Auto Tour Stop #13 Tree

A close-up view of the black walnut witness tree located behind the interpretive signs at the Spangler’s Spring parking area.

What This Tree Witnessed

On the morning of July 3, 1862, the 1st Maryland Potomac Home Guard (USA) crossed west to east through these woods to attack the Confederates behind the stone walls up the slope and to the east, but were easily repulsed. Soon thereafter, the Confederate Brigade of Brig. Gen. George H. Steuert, heading northwest, launched its attack through Pardee Field from these woods. Finally, around 10:30 AM, in the meadow to the southeast of this tree, the 2nd Massachusetts and 27th Indiana Volunteer Infantry Regiments charged futilely against the Confederate lines, only to be decimated by the Confederates behind the stone walls.


Capt. Thomas B. Fox (2nd MA) Witness Tree

Capt. Thomas B. Fox, mortally wounded in the ankle at Gettysburg, July 3, 1863.

Tree Species: black walnut
Circumference 2023: 70”
Diameter: 22.3”
Calculated Average Growth Rate: 9.4 years / inch diameter
Estimated age: 200-210 years
Estimated diameter in 1863: 5-5.3”
GPS: 39.814519 N, 77.216888 W

Figure P-1: Original full photographs of the Capt. Thomas B. Fox Witness Tree near Spangler’s Spring, a small but distinctive black walnut growing from the rocks on this lowest slope of Lower Culp’s Hill. The location has served as a parking area since the late 19th century, only that in the pre-auto era, there stood at this location a hitching-rail to which visitors could tie their horses!

A remarkable black walnut tree, standing a few behind the roadside signs at Spangler’s Spring, grows with a distinct upwards sweeping curve, seemingly right out of one of the many boulders populating the lowest slope of Lower Culp’s Hill. What surprises the observer is the small size of the tree – only 70 inches in circumference, and 22 inches in diameter. The ratio of the diameter of the tree 1898:2023 is 0.6, which means that it has been growing at an astonishingly slow rate of 9.4 years to grow each inch of diameter. However, this sluggish pace is entirely consistent with so many of the witness trees on the battlefield which also grow amidst the numerous enormous boulders which litter the park.

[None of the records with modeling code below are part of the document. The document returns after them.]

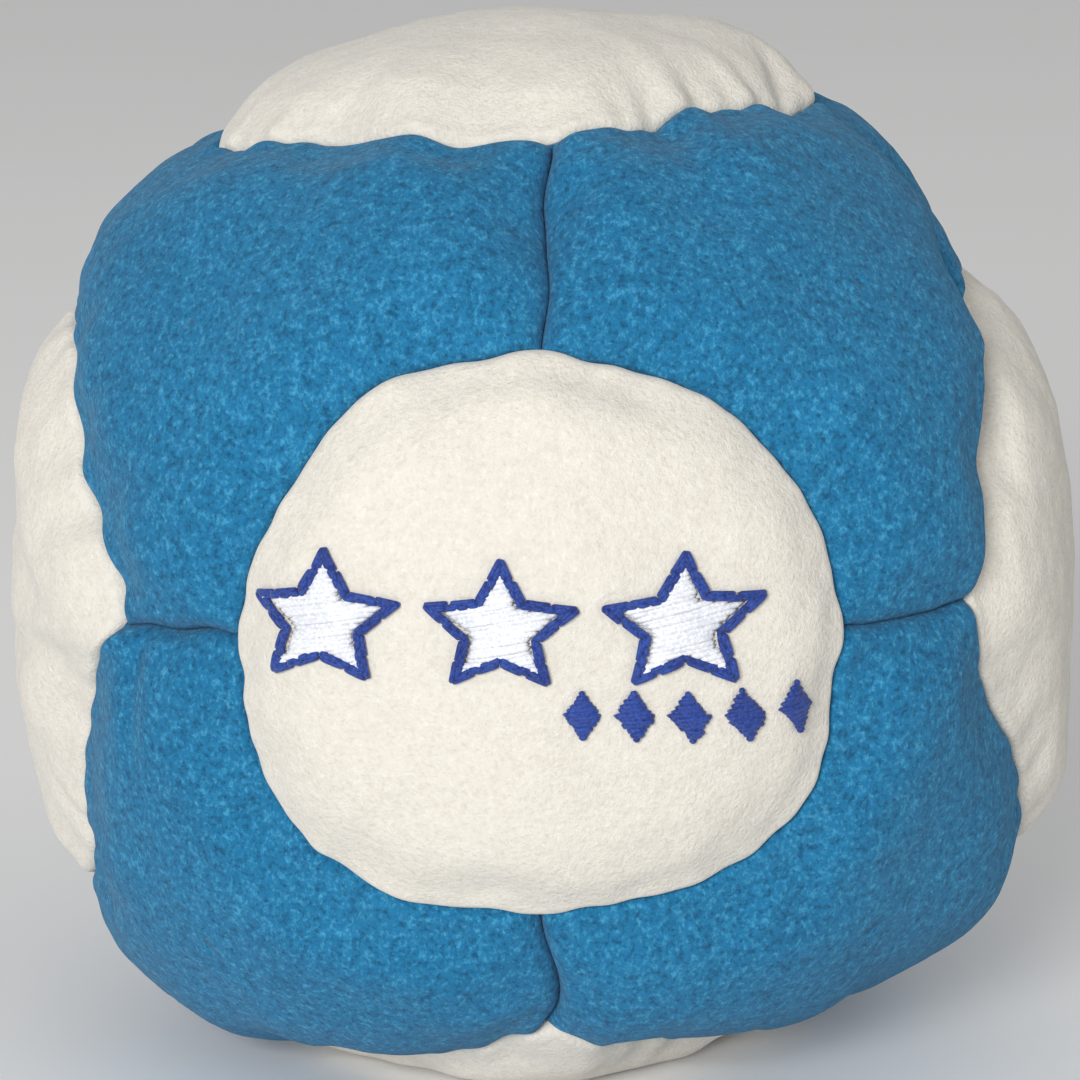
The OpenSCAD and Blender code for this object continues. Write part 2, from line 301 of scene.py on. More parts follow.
def around_rings(k, phi, ring_d):
    """Sideways wander of the nearest ring, and the height of the puckers that run square to it.
    Both are ripples around the ring, and short puckers die out sooner with distance from it."""
    wander, pucker = np.zeros_like(phi), np.zeros_like(phi)
    reach = 0.5 * 2 * math.pi * BAG_R * math.sin(SEAM_ANGLE) / PUCKER_TURNS
    for i in range(len(SIDES)):
        here = k == i
        wander[here] = ripple(WANDER_SEED + i, RING_TURNS, RING_WANDER * RING_SHARES[i], phi[here])
        fade = PUCKER_RISE * RING_SHARES[i] * np.exp(-ring_d[here][..., None] / reach)
        pucker[here] = ripple(PUCKER_SEED + i, PUCKER_TURNS, fade, phi[here])
    near = phi - np.round(phi / QUARTER) * QUARTER
    return wander + NOTCH * np.exp(-((near / NOTCH_SPREAD) ** 2)), pucker


# The lattice's step in millimetres, and its steps from the middle to an outer face. It stays
# empty until the cloth has been simulated.
STEP = 1.0
LATTICE_HALF = 33
lattice = None


def smeared(values, passes):
    """Values on the lattice, each pass made the 1-2-1 weighted mean of its neighbours."""
    for _ in range(passes):
        for axis in range(3):
            values = (np.roll(values, 1, axis) + 2 * values + np.roll(values, -1, axis)) / 4
    return values


def on_lattice(p, moves, passes):
    """Smeared sums, on a lattice of cubes, of moves known at scattered places and of how many
    there are of them."""
    size = 2 * LATTICE_HALF + 1
    cell = np.rint((p - [0, 0, MIDDLE_H]) / STEP).astype(int) + LATTICE_HALF
    index = np.ravel_multi_index(cell.T, (size,) * 3)
    columns = (moves[:, 0], moves[:, 1], moves[:, 2], np.ones(len(p)))
    sums = [np.bincount(index, c, size**3).reshape((size,) * 3) for c in columns]
    return np.stack([smeared(c, passes) for c in sums], -1)


def eased(p):
    """How far the simulated cloth moves each place: the lattice's mean move, blended from the
    27 nearest lattice points with quadratic B-spline weights."""
    if lattice is None:
        return np.zeros_like(p)
    x = (p - [0, 0, MIDDLE_H]) / STEP + LATTICE_HALF
    near = np.rint(x).astype(int)
    f = x - near
    weights = np.stack([(0.5 - f) ** 2 / 2, 0.75 - f**2, (0.5 + f) ** 2 / 2])
    total = np.zeros(p.shape[:-1] + (4,))
    for i in range(3):
        for j in range(3):
            for k in range(3):
                w = weights[i, ..., 0] * weights[j, ..., 1] * weights[k, ..., 2]
                at = near + [i - 1, j - 1, k - 1]
                total += w[..., None] * lattice[at[..., 0], at[..., 1], at[..., 2]]
    return total[..., :3] / (total[..., 3:] + 1e-3)


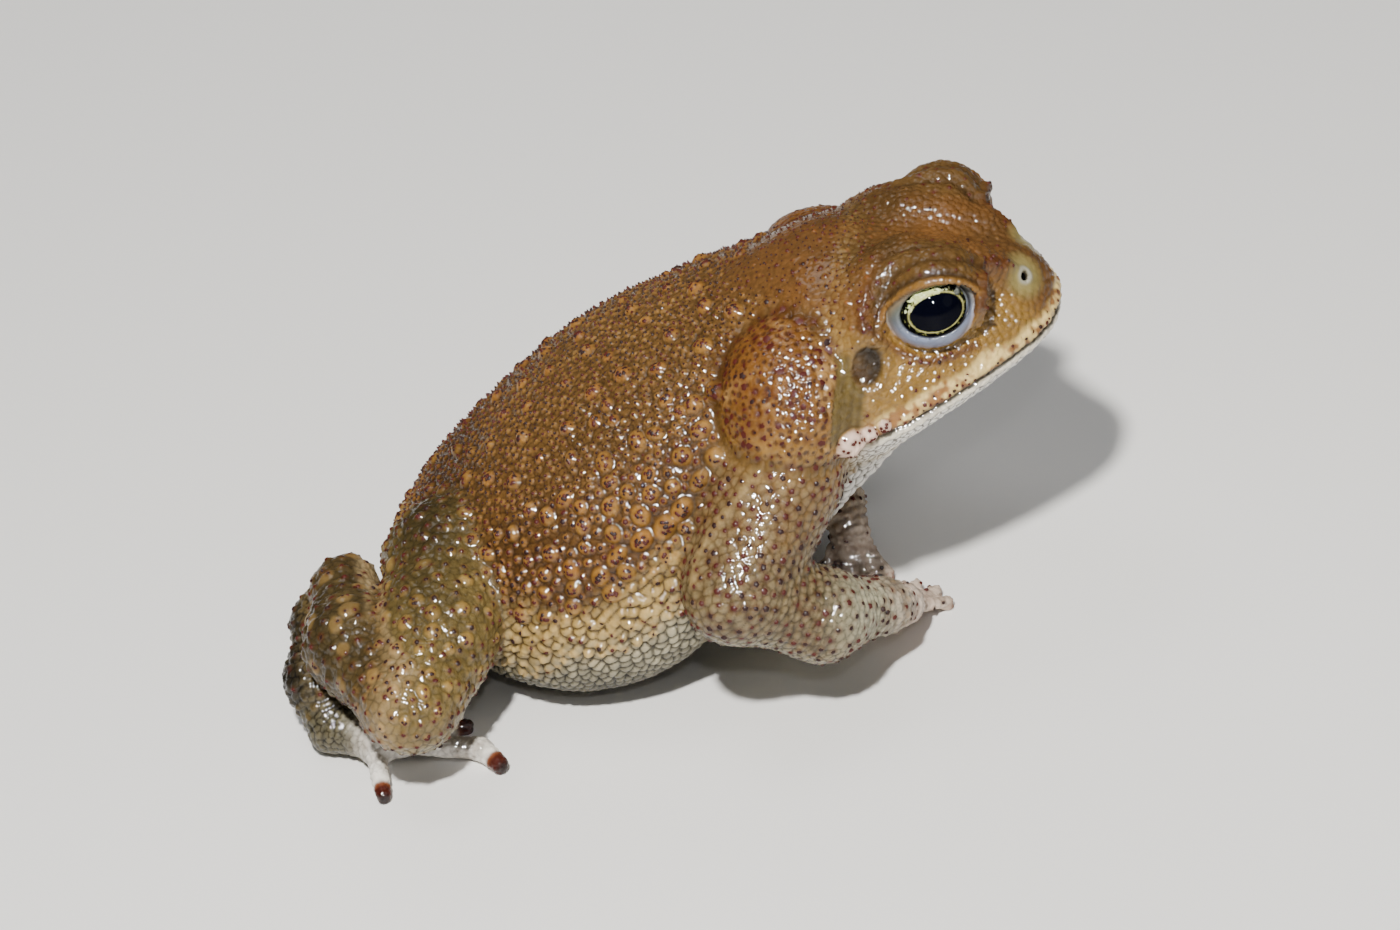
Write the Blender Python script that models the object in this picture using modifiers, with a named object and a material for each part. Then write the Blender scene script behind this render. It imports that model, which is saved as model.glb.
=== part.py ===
"""Cane toad, adult, sitting with its head raised: a still, life-size model.

The toad's own shape is written as a field: for any point, about how far it
lies outside (+) or inside (-) the body, in millimetres.  Each named part of
the body starts as simple solids (balls, hulls of two balls, lofts), becomes
one closed surface, and is then settled onto the field, so neighbouring parts
meet along thin gaps and follow one skin.

World frame: +X towards the snout, +Y the toad's left, +Z up, floor at Z = 0.
"""
import bpy
import bmesh
import numpy as np
from mathutils import Vector, Matrix

# ---------------------------------------------------------------- driving sizes (mm)
MM = 0.001
ORIGIN = (34.54, 3.03, 0.0)     # body frame point that becomes the world origin
GAP = 0.46                      # clear space between neighbouring parts
FLOOR = 0.0

HEAD_AT = (69.5, 0.0, 47.5)     # middle between the jaw corners
HEAD_PITCH = 16.5               # snout up, degrees
MOUTH_W = 0.3                   # mouth line above the head's own level

EYE_R = 6.5
EYE_C = (84.4, 14.2, 68.3)
EYE_OUT = (0.30, 0.90, 0.30)    # where the left eye looks
EYE_SLIT = (0.93, -0.33, 0.12)  # along the opening between the lids
EYE_OPEN = (5.7, 4.5)           # half length and half height of that opening
LID_C = (85.8, 13.5, 69.2)
LID_R = (8.2, 7.7, 7.5)

# crest that borders the upper lid, then runs down behind the eye: points and radii
CREST = [(95.5, 5.4, 67.9), (92.0, 6.0, 69.6), (86.5, 6.4, 71.2), (80.5, 7.2, 72.0), (76.0, 9.6, 70.8),
         (73.6, 13.4, 68.2), (72.6, 16.6, 65.2), (71.0, 18.2, 62.6)]
CREST_R = (2.2, 2.8, 3.7, 4.2, 4.3, 4.1, 3.5, 2.8)

# parotoid gland: the left one sits a little further forward than the right one
GLAND_C = {-1: (59.6, 19.4, 55.7), 1: (62.8, 19.0, 56.6)}
GLAND_R = {-1: (14.9, 12.2, 10.2), 1: (13.6, 11.4, 9.8)}
GLAND_OUT = (0.10, 0.72, 0.69)
GLAND_LONG = (-0.30, 0.66, -0.66)

# trunk, tail end to neck: back x, back z, belly x, belly z, half width,
# share of the depth at which it is widest
TRUNK = [
    (-19.0, 17.5, -17.0, 10.0,  5.0, 0.50),
    (-14.5, 25.0,  -8.0,  4.0, 18.0, 0.55),
    ( -6.0, 33.5,   4.0,  0.2, 28.0, 0.60),
    (  6.5, 44.5,  18.0, -0.6, 35.0, 0.64),
    ( 20.0, 54.0,  32.0,  2.4, 36.5, 0.62),
    ( 34.0, 61.0,  45.0, 10.0, 33.5, 0.58),
    ( 47.0, 66.5,  56.0, 18.5, 28.0, 0.52),
    ( 59.0, 70.5,  66.0, 27.5, 22.5, 0.46),
    ( 70.0, 73.5,  77.0, 38.0, 19.0, 0.42),
]
# head in its own frame, neck to snout tip: u, half width, top, bottom
HEAD = [
    (-14.0, 17.0, 25.0, -12.0),
    ( -8.0, 21.0, 26.5, -10.5),
    (  0.0, 25.0, 27.8,  -9.0),
    (  8.0, 24.0, 26.4,  -8.0),
    ( 16.0, 20.8, 23.0,  -6.8),
    ( 22.0, 17.8, 20.2,  -5.8),
    ( 28.0, 14.2, 16.6,  -4.6),
    ( 32.0, 11.2, 13.7,  -3.6),
    ( 35.0,  7.8, 11.2,  -2.4),
    ( 37.2,  4.0,  8.6,  -0.6),
]
HEAD_MID_W = 2.5
NECK_AT, NECK_N = (65.0, 0.0, 55.0), (0.94, 0.0, 0.34)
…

This witness tree can easily be discerned in the William Tipton photograph which appeared in the 1898 annual report submitted by Emmor Cope, who had been serving as the battlefield’s Topographical Engineer since 1893 (see Figure P-1).

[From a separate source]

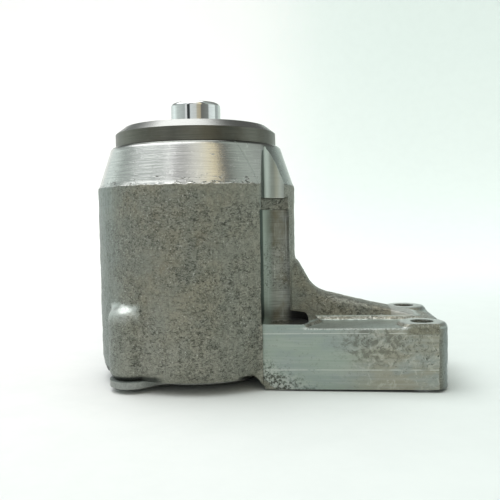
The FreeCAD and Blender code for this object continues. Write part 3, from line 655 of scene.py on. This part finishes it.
def make_casting(iron):
    source = frame["nodes"]["housing"]
    bpy.ops.object.select_all(action="DESELECT")
    casting = bpy.data.objects.new("housing_casting", source.data.copy())
    bpy.context.scene.collection.objects.link(casting)
    bpy.context.view_layer.objects.active = casting
    casting.select_set(True)
    bpy.ops.mesh.customdata_custom_splitnormals_clear()
    bpy.ops.object.mode_set(mode="EDIT")
    bpy.ops.mesh.select_all(action="SELECT")
    bpy.ops.mesh.remove_doubles(threshold=MERGE_DISTANCE * MM)
    bpy.ops.mesh.dissolve_degenerate(threshold=SLIVER_WIDTH * MM)
    split_long_edges(casting.data)
    true_up_turned_faces(casting.data)
    group = casting.vertex_groups.new(name="cast_skin")
    group.add([v.index for v in casting.data.vertices if not is_machined(v.co)], 1.0, "REPLACE")
    soften = casting.modifiers.new("soften", "SMOOTH")
    soften.vertex_group = "cast_skin"
    soften.factor = 0.5
    soften.iterations = 5
    bpy.ops.object.modifier_apply(modifier="soften")
    add_relief(casting, "swells", 14.0, 0.45)
    add_relief(casting, "lumps", 4.0, 0.40)
    add_relief(casting, "sand", 1.8, 0.30)
    thin = casting.modifiers.new("thin", "DECIMATE")
    thin.vertex_group = "cast_skin"
    thin.ratio = CASTING_FACES / len(casting.data.polygons)
    bpy.ops.object.modifier_apply(modifier="thin")
    bpy.ops.object.shade_smooth_by_angle(angle=SHARP_ANGLE)
    casting.data.materials.clear()
    casting.data.materials.append(iron)
    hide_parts("housing")
    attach(casting, "housing")


# Studio: a pale sweep, soft light all round and the camera

LENS_PIXELS = 649.84
FRAME_PIXELS = 500
SENSOR_WIDTH = 36.0
CAMERA_DISTANCE = 331.64
CAMERA_SIDE = 26.25
CAMERA_HEIGHT = 79.06
CAMERA_YAW = math.radians(4.71)
CAMERA_PITCH = math.radians(2.92)
CAMERA_ROLL = math.radians(-1.01)
BACKDROP_HEIGHT = 0.85
FLOOR_GAP = 0.2
FLOOR_FALL = 0.010
OVERHEAD = 2.2


def make_camera():
    ahead = Vector((-math.sin(CAMERA_YAW), math.cos(CAMERA_YAW), 0))
    right = Vector((math.cos(CAMERA_YAW), math.sin(CAMERA_YAW), 0))
    up = Vector((0, 0, 1))
    position = CAMERA_SIDE * right - CAMERA_DISTANCE * ahead + CAMERA_HEIGHT * up
    view = ahead * math.cos(CAMERA_PITCH) - up * math.sin(CAMERA_PITCH)
    lifted = up * math.cos(CAMERA_PITCH) + ahead * math.sin(CAMERA_PITCH)
    side = right * math.cos(CAMERA_ROLL) + lifted * math.sin(CAMERA_ROLL)
    top = lifted * math.cos(CAMERA_ROLL) - right * math.sin(CAMERA_ROLL)
    data = bpy.data.cameras.new("photo_camera")
    data.sensor_width = SENSOR_WIDTH
    data.lens = SENSOR_WIDTH * LENS_PIXELS / FRAME_PIXELS
    data.clip_start = 0.01
    camera = bpy.data.objects.new("photo_camera", data)
    turn = Matrix((side, top, -view)).transposed().to_4x4()
    shift = Matrix.Translation((position + Vector((AXIS_X, 0, 0))) * MM)
    camera.matrix_world = shift @ turn
    bpy.context.scene.collection.objects.link(camera)
    bpy.context.scene.camera = camera


def make_sweep():
    """Floor and backdrop in one pale sheet with a wide bend behind the part."""
    bpy.ops.object.select_all(action="DESELECT")
    bpy.ops.mesh.primitive_plane_add(size=3.2, location=(0, 0.1, 0))
    sweep = bpy.context.object
    sweep.name = "studio_sweep"
    bpy.ops.object.mode_set(mode="EDIT")
    bpy.ops.mesh.select_all(action="DESELECT")
    bpy.ops.object.mode_set(mode="OBJECT")
    for edge in sweep.data.edges:
        ends = [sweep.data.vertices[i].co.y for i in edge.vertices]
        edge.select = min(ends) > 0
    bpy.ops.object.mode_set(mode="EDIT")
    bpy.ops.mesh.select_mode(type="EDGE")
    bpy.ops.mesh.extrude_region_move(TRANSFORM_OT_translate={"value": (0, 0, BACKDROP_HEIGHT)})
    bpy.ops.object.mode_set(mode="OBJECT")
    bevel = sweep.modifiers.new("bend", "BEVEL")
    bevel.width = 0.6
    bevel.segments = 24
    bevel.limit_method = "ANGLE"
    bpy.ops.object.modifier_apply(modifier="bend")
    for polygon in sweep.data.polygons:
        polygon.use_smooth = True
    for vertex in sweep.data.vertices:
        vertex.co.z -= FLOOR_GAP * MM + FLOOR_FALL * (vertex.co.x - AXIS_X * MM)
    # Painted light and shade: the paper glows more with distance behind the part and with height, and its colour
    # and glow are darker and greener to the right.
    finish = Finish("studio_paper", Roughness=0.9, Emission_Strength=0.30)
    paper = finish.blend(finish.x.rise(-150, 170), (0.755, 0.76, 0.757), (0.650, 0.710, 0.690))
    crumple = finish.noise(24, 4, 0.7).rise(0.35, 0.7)
    paper = finish.blend(crumple * 0.10, paper, (0.52, 0.57, 0.555))
    tint = finish.blend(finish.x.rise(-500, 400), (0.96, 0.97, 0.97), (0.58, 0.68, 0.65))
    glow = finish.shade(finish.y.rise(0, 600) + finish.z.rise(100, 600) * 0.25, tint)
    sweep.data.materials.append(finish.wire(Base_Color=paper, Emission_Color=glow))
    return sweep


def make_world():
    """Soft room light: uneven walls, an uneven upper room and a bright patch overhead."""
    world = bpy.data.worlds.new("studio_room")
    bpy.context.scene.world = world
    world.use_nodes = True
    tree = world.node_tree
    direction = add_node(tree, "ShaderNodeTexCoord", None, None, "Generated")
    x = add_node(tree, "ShaderNodeSeparateXYZ", None, {0: direction}, "X")
    y = add_node(tree, "ShaderNodeSeparateXYZ", None, {0: direction}, "Y")
    z = add_node(tree, "ShaderNodeSeparateXYZ", None, {0: direction}, "Z")
    bearing = x.math("ARCTAN2", y * -1) / math.tau + 0.5
    walls = add_node(tree, "ShaderNodeValToRGB", {"stops": [
        (0.00, (1.00, 1.08, 1.06)),
        (0.14, (0.95, 1.04, 1.01)),
        (0.205, (1.25, 1.38, 1.33)),
        (0.27, (0.75, 0.82, 0.78)),
        (0.385, (0.58, 0.62, 0.60)),
        (0.392, (1.05, 1.07, 1.06)),
        (0.412, (1.05, 1.07, 1.06)),
        (0.418, (0.05, 0.06, 0.06)),
        (0.450, (0.08, 0.09, 0.09)),
        (0.457, (0.92, 0.97, 0.96)),
        (0.530, (0.85, 0.87, 0.83)),
        (0.545, (0.68, 0.62, 0.48)),
        (0.586, (0.62, 0.54, 0.38)),
        (0.597, (0.22, 0.22, 0.20)),
        (0.690, (0.32, 0.34, 0.32)),
        (0.705, (0.98, 1.05, 1.03)),
        (0.800, (1.15, 1.25, 1.20)),
        (0.815, (0.45, 0.50, 0.48)),
        (1.00, (1.00, 1.08, 1.06)),
    ]}, {0: bearing})
    upper = add_node(tree, "ShaderNodeValToRGB", {"stops": [
        (0.00, (0.22, 0.22, 0.21)),
        (0.22, (0.48, 0.53, 0.51)),
        (0.33, (0.66, 0.72, 0.70)),
        (0.405, (0.66, 0.70, 0.68)),
        (0.411, (1.60, 1.60, 1.60)),
        (0.425, (1.60, 1.60, 1.60)),
        (0.432, (0.66, 0.66, 0.66)),
        (0.487, (0.72, 0.71, 0.70)),
        (0.505, (1.10, 1.09, 1.04)),
        (0.545, (1.15, 1.12, 1.02)),
        (0.575, (1.25, 1.14, 0.86)),
        (0.606, (1.20, 1.04, 0.70)),
        (0.616, (0.25, 0.24, 0.24)),
        (0.650, (0.24, 0.25, 0.23)),
        (0.675, (0.50, 0.56, 0.51)),
        (0.74, (0.58, 0.64, 0.59)),
        (0.85, (0.34, 0.36, 0.34)),
        (1.00, (0.22, 0.22, 0.21)),
    ]}, {0: bearing})
    colours = {"data_type": "RGBA"}
    room = add_node(tree, "ShaderNodeMix", colours, {0: z.rise(0.30, 0.44), 6: walls, 7: upper}, 2)
    patch = (z - x * 0.35).rise(0.80, 0.93)
    overhead = (OVERHEAD, OVERHEAD, OVERHEAD, 1.0)
    light = add_node(tree, "ShaderNodeMix", colours, {0: patch, 6: room, 7: overhead}, 2)
    tree.links.new(light.socket, tree.nodes["Background"].inputs["Color"])


def add_area_light(name, place, target, width, height, power):
    data = bpy.data.lights.new(name, "AREA")
    data.shape = "RECTANGLE"
    data.size = width
    data.size_y = height
    data.energy = power
    lamp = bpy.data.objects.new(name, data)
    lamp.location = place
    lamp.rotation_euler = (Vector(target) - Vector(place)).to_track_quat("-Z", "Y").to_euler()
    bpy.context.scene.collection.objects.link(lamp)


def make_lights():
    add_area_light("ceiling_panel", (-0.25, 0.10, 1.0), (-0.03, 0, 0.08), 0.7, 0.7, 3.5)


def main():
    materials = make_materials()
    finish_nodes(materials)
    make_casting(materials["cast_iron"])
    make_sweep()
    make_world()
    make_lights()
    make_camera()
    bpy.context.scene.view_settings.view_transform = "Standard"


main()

The tree is named for Capt. Thomas B. Fox of the 2nd Massachusetts Volunteer Infantry. The Newburyport, MA, native graduated Harvard in 1860, and, shortly after entering law school, enrolled in the 2nd MA as a second lieutenant in August 1862. After participating in the fight at Antietam, Fox was promoted first to first lieutenant, then to captain in June 1863, after the fight at Chancellorsville. Fox was wounded in the ankle during the assault of the 2nd Massachusetts in Spangler’s Meadow on July 3, and died on the 25th, in Dorchester, MA, where he was buried.

“Another hero has fallen”, spoke the chaplain at his funeral. And though the service of this officer lasted less than a year, this “genial and cheerful officer” demonstrated “a devotion to duty…to make a record brave and bright.” (1)

(1) Quint, Alonzo H. The Record of the Second Massachusetts Infantry, 1861-65. P. 357.